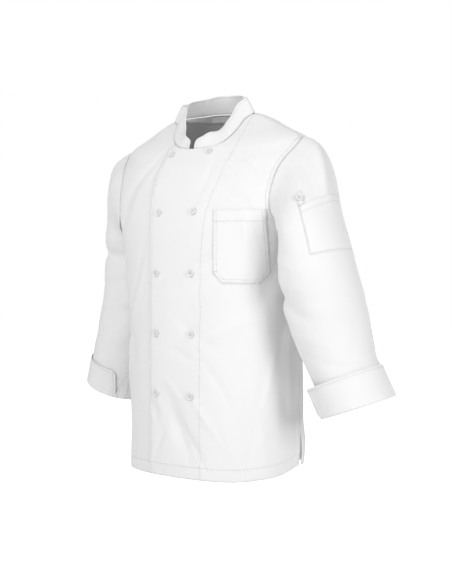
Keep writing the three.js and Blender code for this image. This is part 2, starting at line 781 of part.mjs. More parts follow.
function addButton(name, seat, normal) {
  const button = add(name, buttonGeometry(), BUTTON_WHITE);
  button.position.copy(seat).addScaledVector(normal, BUTTON.clearance);
  button.quaternion.setFromUnitVectors(new THREE.Vector3(0, 0, 1), normal);
}

add("back", back());
add("front_left", frontLeft());
add("front_right", frontRight());
add("sleeve_left", sleeve(leftArm));
add("sleeve_right", sleeve(rightArm));
add("cuff_left", cuff(leftArm, SLIT_ROUND.left));
add("cuff_right", cuff(rightArm, SLIT_ROUND.right));
add("collar", collar());
add("chest_pocket", chestPocket());
add("sleeve_pocket", sleevePocket());
add("sleeve_tab", sleeveTab());
add("neck_tape", neckTape());
add("neck_label", neckLabel());

for (const row of range(BUTTON_ROWS.count)) {
  const z = BUTTON_ROWS.first - row * BUTTON_ROWS.pitch;
  const half = row === 0 ? BUTTON_ROWS.firstHalfSpacing : BUTTON_ROWS.halfSpacing;
  for (const [name, side] of [
    ["left", 1],
    ["right", -1],
  ]) {
    const angle = angleAtX(side * half, z);
    const seat = bodyPoint(angle, z, lapLiftLeft(angle) + CLOTH);
    addButton(`button_${name}_${row + 1}`, seat, bodyNormal(angle, z));
  }
}

function addSleeveButton() {
  const round = SLEEVE_POCKET.from + TAB.width / 2 / ARM_GIRTH;
  const along = SLEEVE_POCKET.top - SLEEVE_BUTTON_RISE;
  const lift = CLOTH + SLEEVE_POCKET.clearance + TAB.wall;
  const across = leftArm.point(round + 0.01, along, lift).sub(leftArm.point(round - 0.01, along, lift));
  const down = leftArm.point(round, along + 5, lift).sub(leftArm.point(round, along - 5, lift));
  addButton("button_sleeve", leftArm.point(round, along, lift), down.cross(across).normalize());
}
addSleeveButton();

export default jacket;
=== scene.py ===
"""Looks of a double-breasted chef jacket, filled out as worn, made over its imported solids.

Lengths are millimetres until a mesh is written, which is in metres. The wearer's left is +X, the
front faces -Y and +Z is up. Angles are degrees round the z axis from the centre front towards the
wearer's left.
"""

import logging
from collections.abc import Callable
from dataclasses import dataclass, field
from enum import Enum

import bpy
import numpy as np
from mathutils import Matrix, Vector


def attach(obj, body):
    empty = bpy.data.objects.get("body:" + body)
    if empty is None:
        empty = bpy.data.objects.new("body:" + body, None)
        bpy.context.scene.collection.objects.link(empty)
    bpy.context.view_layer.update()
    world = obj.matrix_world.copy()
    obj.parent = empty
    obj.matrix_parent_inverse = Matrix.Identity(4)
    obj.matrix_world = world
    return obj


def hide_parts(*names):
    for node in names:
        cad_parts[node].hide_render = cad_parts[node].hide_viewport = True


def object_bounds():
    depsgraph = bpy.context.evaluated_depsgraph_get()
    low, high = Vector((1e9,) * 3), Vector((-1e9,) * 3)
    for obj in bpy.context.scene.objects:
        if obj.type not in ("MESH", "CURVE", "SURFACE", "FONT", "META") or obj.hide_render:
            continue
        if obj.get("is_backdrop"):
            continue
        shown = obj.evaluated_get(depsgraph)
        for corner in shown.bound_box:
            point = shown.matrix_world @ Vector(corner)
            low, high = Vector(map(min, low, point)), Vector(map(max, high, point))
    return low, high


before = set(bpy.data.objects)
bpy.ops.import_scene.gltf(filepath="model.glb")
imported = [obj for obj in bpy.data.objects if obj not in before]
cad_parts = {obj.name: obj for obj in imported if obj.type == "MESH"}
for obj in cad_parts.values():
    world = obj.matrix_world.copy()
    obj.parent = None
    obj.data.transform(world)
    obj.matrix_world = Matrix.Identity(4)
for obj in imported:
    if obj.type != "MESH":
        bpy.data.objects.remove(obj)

Array = np.ndarray
Line = Callable[[Array], tuple[Array, Array]]
LOG = logging.getLogger("chef_jacket")
METRES = 0.001
CLOTH = 1.6
SEAM = 0.4


def smooth(value: Array, low: float, high: float) -> Array:
    """A step that eases from 0 at low to 1 at high, as 3t^2 - 2t^3.

    Args:
        value: Where to read it.
        low: Start of the step.
        high: End of the step.

    Returns:
        The height of the step there.
    """
    t = np.clip((value - low) / (high - low), 0, 1)
    return t * t * (3 - 2 * t)


def mix(a: Array, b: Array, t: Array) -> Array:
    """Blends from a to b by t."""
    return a + (b - a) * t


def unit(vectors: Array) -> Array:
    """Scales each vector to a length of one."""
    return vectors / np.maximum(np.linalg.norm(vectors, axis=-1, keepdims=True), 1e-9)


def stack(x: Array, y: Array, z: Array) -> Array:
    """Joins three arrays of coordinates into points."""
    return np.stack(np.broadcast_arrays(x, y, z), axis=-1).astype(float)


def lengths_along(points: Array) -> Array:
    """Sums the lengths of a line's pieces from its start to each of its points."""
    steps = np.linalg.norm(np.diff(points, axis=0), axis=-1)
    return np.concatenate([[0.0], np.cumsum(steps)])


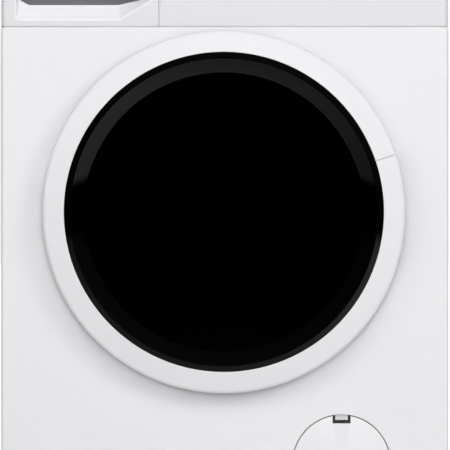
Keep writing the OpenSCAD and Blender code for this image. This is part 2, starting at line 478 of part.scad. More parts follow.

■ ■ ■ ■

Written task:
Repeat all entries. Match them exactly.

The answer:
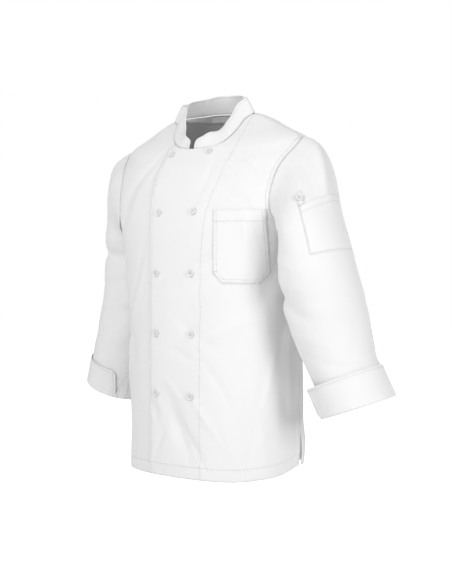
Keep writing the three.js and Blender code for this image. This is part 2, starting at line 781 of part.mjs. More parts follow.
function addButton(name, seat, normal) {
  const button = add(name, buttonGeometry(), BUTTON_WHITE);
  button.position.copy(seat).addScaledVector(normal, BUTTON.clearance);
  button.quaternion.setFromUnitVectors(new THREE.Vector3(0, 0, 1), normal);
}

add("back", back());
add("front_left", frontLeft());
add("front_right", frontRight());
add("sleeve_left", sleeve(leftArm));
add("sleeve_right", sleeve(rightArm));
add("cuff_left", cuff(leftArm, SLIT_ROUND.left));
add("cuff_right", cuff(rightArm, SLIT_ROUND.right));
add("collar", collar());
add("chest_pocket", chestPocket());
add("sleeve_pocket", sleevePocket());
add("sleeve_tab", sleeveTab());
add("neck_tape", neckTape());
add("neck_label", neckLabel());

for (const row of range(BUTTON_ROWS.count)) {
  const z = BUTTON_ROWS.first - row * BUTTON_ROWS.pitch;
  const half = row === 0 ? BUTTON_ROWS.firstHalfSpacing : BUTTON_ROWS.halfSpacing;
  for (const [name, side] of [
    ["left", 1],
    ["right", -1],
  ]) {
    const angle = angleAtX(side * half, z);
    const seat = bodyPoint(angle, z, lapLiftLeft(angle) + CLOTH);
    addButton(`button_${name}_${row + 1}`, seat, bodyNormal(angle, z));
  }
}

function addSleeveButton() {
  const round = SLEEVE_POCKET.from + TAB.width / 2 / ARM_GIRTH;
  const along = SLEEVE_POCKET.top - SLEEVE_BUTTON_RISE;
  const lift = CLOTH + SLEEVE_POCKET.clearance + TAB.wall;
  const across = leftArm.point(round + 0.01, along, lift).sub(leftArm.point(round - 0.01, along, lift));
  const down = leftArm.point(round, along + 5, lift).sub(leftArm.point(round, along - 5, lift));
  addButton("button_sleeve", leftArm.point(round, along, lift), down.cross(across).normalize());
}
addSleeveButton();

export default jacket;
=== scene.py ===
"""Looks of a double-breasted chef jacket, filled out as worn, made over its imported solids.

Lengths are millimetres until a mesh is written, which is in metres. The wearer's left is +X, the
front faces -Y and +Z is up. Angles are degrees round the z axis from the centre front towards the
wearer's left.
"""

import logging
from collections.abc import Callable
from dataclasses import dataclass, field
from enum import Enum

import bpy
import numpy as np
from mathutils import Matrix, Vector


def attach(obj, body):
    empty = bpy.data.objects.get("body:" + body)
    if empty is None:
        empty = bpy.data.objects.new("body:" + body, None)
        bpy.context.scene.collection.objects.link(empty)
    bpy.context.view_layer.update()
    world = obj.matrix_world.copy()
    obj.parent = empty
    obj.matrix_parent_inverse = Matrix.Identity(4)
    obj.matrix_world = world
    return obj


def hide_parts(*names):
    for node in names:
        cad_parts[node].hide_render = cad_parts[node].hide_viewport = True


def object_bounds():
    depsgraph = bpy.context.evaluated_depsgraph_get()
    low, high = Vector((1e9,) * 3), Vector((-1e9,) * 3)
    for obj in bpy.context.scene.objects:
        if obj.type not in ("MESH", "CURVE", "SURFACE", "FONT", "META") or obj.hide_render:
            continue
        if obj.get("is_backdrop"):
            continue
        shown = obj.evaluated_get(depsgraph)
        for corner in shown.bound_box:
            point = shown.matrix_world @ Vector(corner)
            low, high = Vector(map(min, low, point)), Vector(map(max, high, point))
    return low, high


before = set(bpy.data.objects)
bpy.ops.import_scene.gltf(filepath="model.glb")
imported = [obj for obj in bpy.data.objects if obj not in before]
cad_parts = {obj.name: obj for obj in imported if obj.type == "MESH"}
for obj in cad_parts.values():
    world = obj.matrix_world.copy()
    obj.parent = None
    obj.data.transform(world)
    obj.matrix_world = Matrix.Identity(4)
for obj in imported:
    if obj.type != "MESH":
        bpy.data.objects.remove(obj)

Array = np.ndarray
Line = Callable[[Array], tuple[Array, Array]]
LOG = logging.getLogger("chef_jacket")
METRES = 0.001
CLOTH = 1.6
SEAM = 0.4


def smooth(value: Array, low: float, high: float) -> Array:
    """A step that eases from 0 at low to 1 at high, as 3t^2 - 2t^3.

    Args:
        value: Where to read it.
        low: Start of the step.
        high: End of the step.

    Returns:
        The height of the step there.
    """
    t = np.clip((value - low) / (high - low), 0, 1)
    return t * t * (3 - 2 * t)


def mix(a: Array, b: Array, t: Array) -> Array:
    """Blends from a to b by t."""
    return a + (b - a) * t


def unit(vectors: Array) -> Array:
    """Scales each vector to a length of one."""
    return vectors / np.maximum(np.linalg.norm(vectors, axis=-1, keepdims=True), 1e-9)


def stack(x: Array, y: Array, z: Array) -> Array:
    """Joins three arrays of coordinates into points."""
    return np.stack(np.broadcast_arrays(x, y, z), axis=-1).astype(float)


def lengths_along(points: Array) -> Array:
    """Sums the lengths of a line's pieces from its start to each of its points."""
    steps = np.linalg.norm(np.diff(points, axis=0), axis=-1)
    return np.concatenate([[0.0], np.cumsum(steps)])


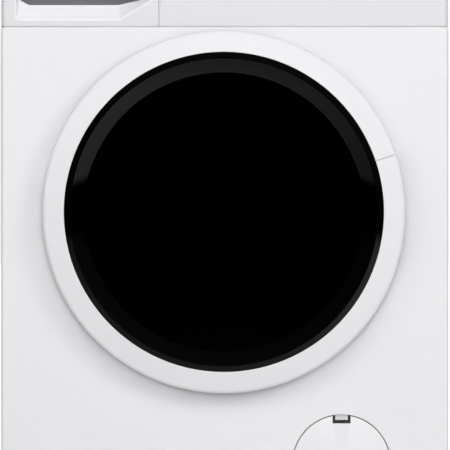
Keep writing the OpenSCAD and Blender code for this image. This is part 2, starting at line 478 of part.scad. More parts follow.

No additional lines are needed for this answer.